Sauditas decapitados
Os norte-americanos também conversaram com os sauditas antes do ataque. E, com toda a certeza, não se falou sobre o fato de que homens e mulheres acusados de homicídio, estupro ou tráfico de drogas frequentemente não têm direito a advogado de defesa.
Os julgamentos, além do mais, são secretos. Depois de condenadas, essas pessoas são decapitadas diante das mesquitas, nas manhãs das sextas-feiras.
No entanto, a Arábia Saudita ainda acolhe cerca de 5.000 soldados norte-americanos e, por acaso, possui as maiores reservas de petróleo do mundo. Com certeza, não haverá B-52 voando sobre a Arábia Saudita.
Israel e Bahrein
Há também o caso do amigável Bahrein, base de frota norte-americana. De lá, os almirantes americanos faziam mira para lançar os mísseis Cruise contra o Iraque.
A cerca de um quilômetro do comando da base norte-americana, a polícia secreta rotineiramente tortura os oponentes do regime que pedem a volta da democracia.
Os presos são espancados e violados. Mas não há nenhum B-52 a caminho de Bahrein.
Israel também foi avisado do ataque. Mas é mais do que certo que os norte-americanos e israelenses não conversaram sobre a notória prisão israelense de Khiam, no sul do Líbano, onde centenas de presos levam choques nos dedos e nos órgãos genitais.
É quase certo que também não deve ter sido mencionado o massacre de 105 refugiados numa área da ONU durante uma ofensiva israelense no sul do Líbano, em abril.
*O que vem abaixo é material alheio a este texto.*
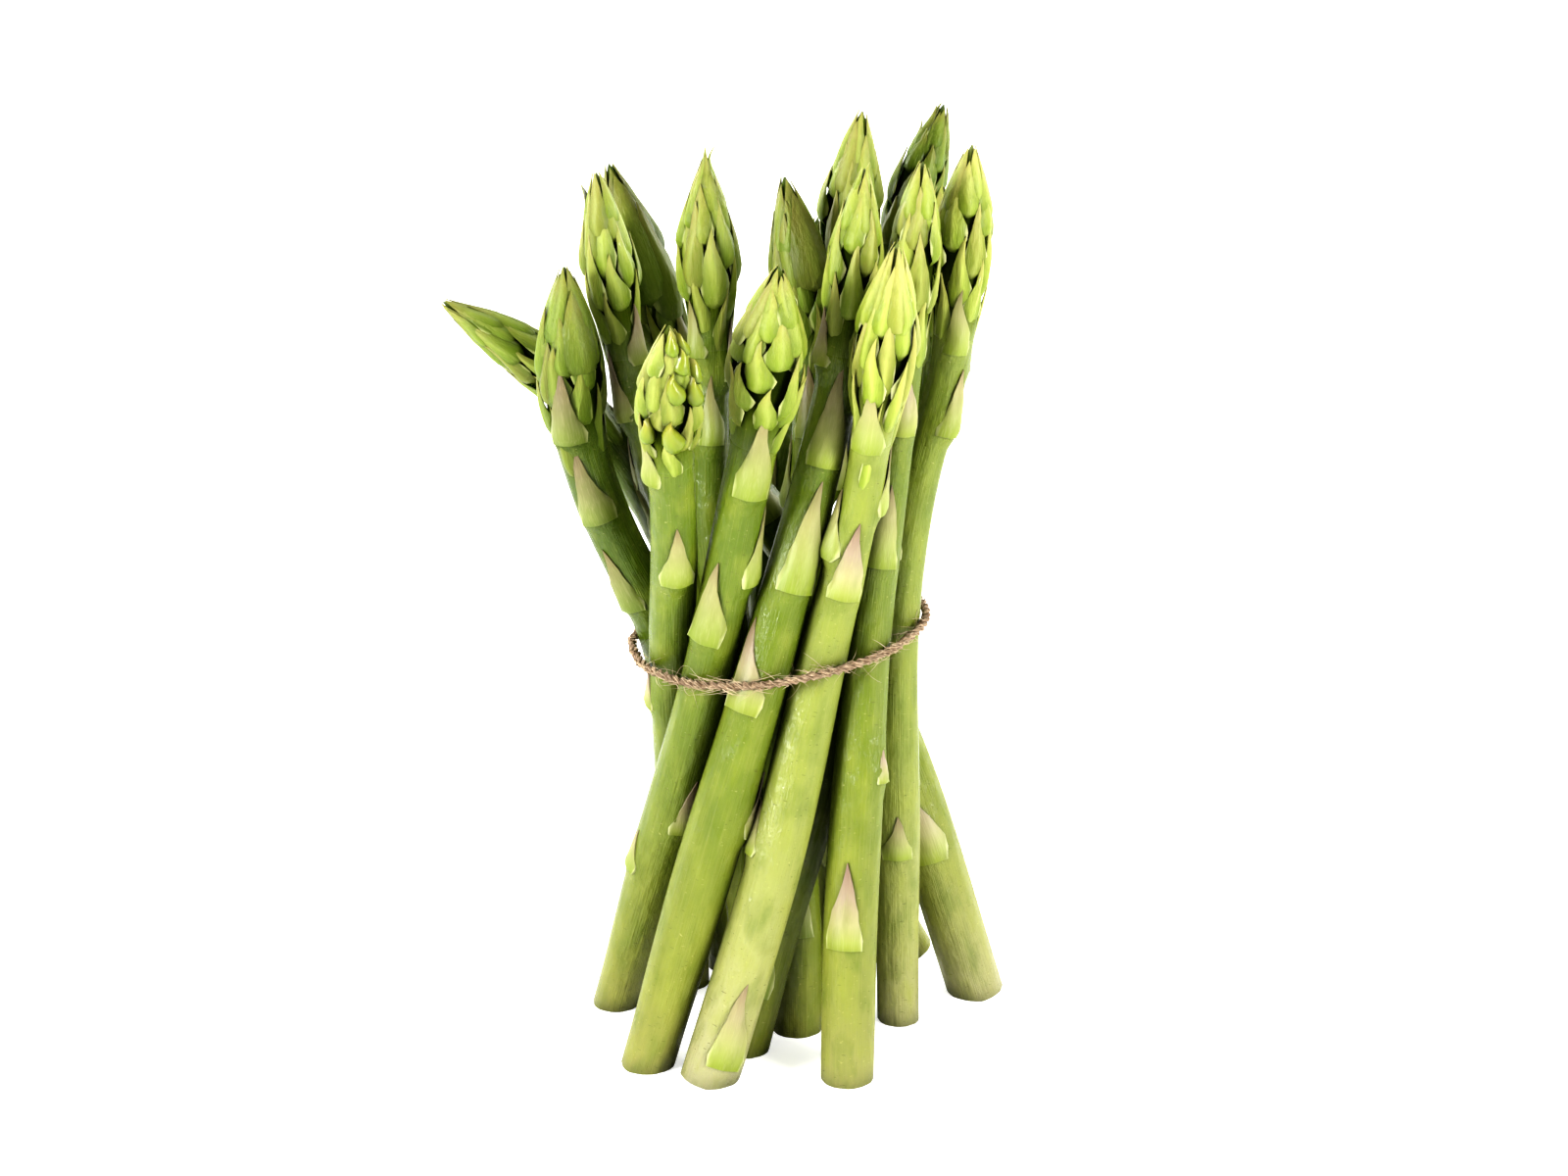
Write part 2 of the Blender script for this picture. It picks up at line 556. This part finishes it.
def grow_stem(name, lie, head, chance, leaves):
    """The stem with its long ribs, a slight swelling at each leaf's foot, and a thin core in the head."""
    stem = copy_of(stem_pattern, name)
    x, y, z = places_of(stem).T
    start = -3 * MM if lie.cut_level else 0
    distance = start + z * (lie.length - start)
    turn = np.arctan2(x, -y)
    thickness = lie.radius(distance)
    into_head = np.clip((distance - (lie.length - head)) / (0.35 * head), 0, 1)
    near_tip = np.clip(1 - (lie.length - distance) / TIP_LENGTH, 0, 1)
    thickness = thickness * (1 - (1 - HEAD_CORE) * into_head * (1 - 0.6 * near_tip))
    ribs = 0.010 * np.sin(7 * turn + 2 * chance) + 0.008 * np.sin(13 * turn + 9 * chance + 25 * distance)
    crook = 0.02 * np.sin(2 * turn + 60 * distance + 20 * chance)
    swelling = np.zeros(len(x))
    for foot, facing, raised in leaves:
        apart = (turn - math.radians(facing) + math.pi) % (2 * math.pi) - math.pi
        above = distance - foot
        reach = np.where(above > 0, SWELLING_ABOVE, SWELLING_BELOW)
        swelling = np.maximum(swelling, 0.7 * raised * np.exp(-((above / reach) ** 2) - (apart / 0.85) ** 2))
    thickness = thickness * (1 + ribs + crook) + swelling
    straight = np.stack([x * thickness, y * thickness, distance], axis=1)
    keep(stem, "part", np.stack([turn / math.pi, distance / lie.length, np.full(len(x), chance)], axis=1))
    keep(stem, "grown", straight + (0, 0, chance))
    keep(stem, "covered", 0.92 * into_head * np.sqrt(1 - near_tip))
    move_to(stem, straight)
    return stem


def grow_spear(
    name, tone, seed, head, scales=(), bud_length=15, bud_gap=0.8, breadth=0.52, extra=(), beads=()
):
    """One whole spear in place of its CAD node, in millimetres and degrees. tone is the depth of its
    green, or a pair of them for foot and tip; head is the length of its head, and bud_length, bud_gap
    and breadth are the length, spacing and share of the width of the scales there.

    scales are the leaves on its stem, each as (height above the ground, way it faces, length, half
    width and, where its point is turned aside, how far). extra are scales set on the head by hand,
    each as (distance below the tip, way it faces, how far it stands off, how far it is turned aside,
    size), and beads its bare buds, each as (distance below the tip, way it faces, length)."""
    rng = random.Random(seed)
    lie = lie_of(name)
    chance = rng.random()
    head = head * MM
    parts, feet = [], []

    def on_stem(foot, facing, length, half_width, skew=0):
        """A papery scale pressed to the stem, with the small bud behind it raising its middle."""
        nearness = np.clip(1 - (lie.length - head - foot) / (90 * MM), 0, 1)
        raised = (1.2 + 1.3 * nearness) * rng.uniform(0.8, 1.2) * MM
        flare = rng.uniform(-0.1, 0.15) * MM
        corner = rng.uniform(0.7, 1.5) * MM

        def reach(across, along, out, distance):
            hill = plumpness(LEAF_RISE, along) * (1 - across**2)
            corners = corner * np.exp(-((along / 0.14) ** 2)) * across**4
            thickness = (0.28 - 0.15 * along) * MM * out - 0.15 * MM * (1 - out)
            far = lie.radius(distance) + 0.05 * MM + raised * hill + corners + flare * along**3 + thickness
            return far, 0 * along

        feet.append((foot, facing, raised))
        chance = rng.random()
        return set_on_stem(leaf_pattern, name, lie, foot, length, half_width, facing, reach, chance, skew)

    def in_head(point, facing, lift=None, aside=None, size=1.0):
        """A scale wrapped over its bud, with its point at a distance below the tip, off it by lift."""
        length = size * (bud_length + SCALE_GROWTH * point / MM) * MM * rng.uniform(0.82, 1.22)
        loose = min(point / (8 * MM), 1)
        lift = loose * rng.triangular(-0.1, 0.75, 0.15) * MM if lift is None else lift * MM
        aside = rng.uniform(-14, 14) if aside is None else aside
        foot = lie.length - point - length
        wide = breadth + 0.3 * max(1 - point / (9 * MM), 0)
        half_width = max(wide * lie.radius(foot + 0.3 * length), 1.3 * MM) * size * rng.uniform(0.82, 1.15)
        full = rng.uniform(0.93, 1.08) + 0.3 * max(size - 1, 0)
        tuck = HEAD_CORE * 0.96
        left_lip, right_lip = (max(rng.uniform(-0.6, 0.9), 0) * MM for _ in range(2))
        lean = rng.uniform(-0.25, 0.25)

        def scale_reach(across, along, out, distance):
            skin = lie.radius(distance)
            side = np.abs(across - lean * (1 - along))
            pillow = np.clip(1 - 0.48 * side**1.6 - 0.25 * side**6, 0, 1)
            ridge = 0.07 * np.clip(1 - 3 * side, 0, 1) * np.clip(3 * along, 0, 1)
            level = plumpness(BUD_DEPTH, along) * pillow
            lip = np.where(across < 0, left_lip, right_lip) * np.abs(across) ** 4
            lip = lip * np.sin(math.pi * along**0.6)
            thickness = (0.28 + 0.22 * out) * MM * np.minimum(5 * along, 1)
            far = skin * (tuck + (full + ridge - tuck) * level) + lip + thickness + lift * along**5
            return far, 0.75 - 4 * along - 0.5 * level

        chance = rng.random()
        return set_on_stem(
            hood_pattern, name, lie, foot, length, half_width, facing, scale_reach, chance, aside
        )

    def bead(point, facing, length):
        """A small bare bud that has come out between the scales."""
        foot = lie.length - (point + length) * MM

        def reach(across, along, out, distance):
            return lie.radius(distance) * 0.9 + (0.16 + 0.24 * out) * length * MM, 0 * along

        half_width = 0.3 * length * MM
        return set_on_stem(bud_pattern, name, lie, foot, length * MM, half_width, facing, reach, rng.random())

    point, facing = 0.0, rng.uniform(0, 360)
    for k in range(TIP_SCALES):
        parts.append(in_head(rng.uniform(0, 2.5) * MM, facing + 360 / TIP_SCALES * k))
    while point < head - 9 * MM:
        parts.append(in_head(point, facing + rng.uniform(-8, 8)))
        facing += GOLDEN_ANGLE
        point += (bud_gap + GAP_GROWTH * point / MM) * MM
    for below_tip, way, *shape in extra:
        parts.append(in_head(below_tip * MM, way, *shape))
    for below_tip, way, length in beads:
        parts.append(bead(below_tip, way, length))
    stem_top = lie.length - head
    below = 0.0
    lowest = 12 * MM
    if scales:
        lowest = lie.at_height(max(scale[0] for scale in scales) * MM) + 14 * MM
    while stem_top - below > lowest:
        length = (15 + 0.07 * below / MM) * MM * rng.uniform(0.9, 1.1)
        foot = stem_top - below - 0.25 * length
        parts.append(on_stem(foot, facing + rng.uniform(-10, 10), length, 0.8 * lie.radius(foot)))
        facing += GOLDEN_ANGLE
        below += (5.5 + 0.19 * below / MM) * MM
    for height, way, length, half_width, *skew in scales:
        parts.append(on_stem(lie.at_height(height * MM), way, length * MM, half_width * MM, *skew))

    stem = grow_stem(name, lie, head, chance, feet)
    parts.append(stem)
    tones = tone if np.ndim(tone) else (tone, tone)
    for part in parts:
        straight = places_of(part)
        keep(part, "tone", np.interp(straight[:, 2], (0, lie.length), tones))
        move_to(part, lie.bend(straight))
    deselect_all()
    stem.select_set(True)
    bpy.context.view_layer.objects.active = stem
    if lie.cut_level:
        bpy.ops.object.mode_set(mode="EDIT")
        bpy.ops.mesh.select_all(action="SELECT")
        bpy.ops.mesh.bisect(plane_co=(0, 0, 0), plane_no=(0, 0, 1), use_fill=True, clear_inner=True)
        bpy.ops.object.mode_set(mode="OBJECT")
        for polygon in stem.data.polygons:
            if polygon.center.z < 0.01 * MM:
                polygon.material_index = 1
    for part in parts:
        part.select_set(True)
    bpy.ops.object.join()
    spear = bpy.context.object
    spear.name = name.replace("spear", "asparagus")
    bpy.ops.object.shade_smooth_by_angle(angle=math.radians(50))
    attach(spear, "root")
    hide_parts(name)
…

Esse banho de sangue ocorreu durante um ataque ao qual o secretário de Defesa do Reino Unido, Michael Portillo, deu sua aprovação moral. Mas nunca, jamais, um B-52 atacará Israel.
Saddam Hussein deve pensar nos dias dourados, quando o Ocidente vendia armas para seu exército de torturadores e apoiava sua invasão do Irã.
Pois quando ele fazia o que mandavam ninguém perdia tempo em falar em violação de direitos humanos em seu país. Quando se tem a amizade do Ocidente, não é preciso pagar o preço.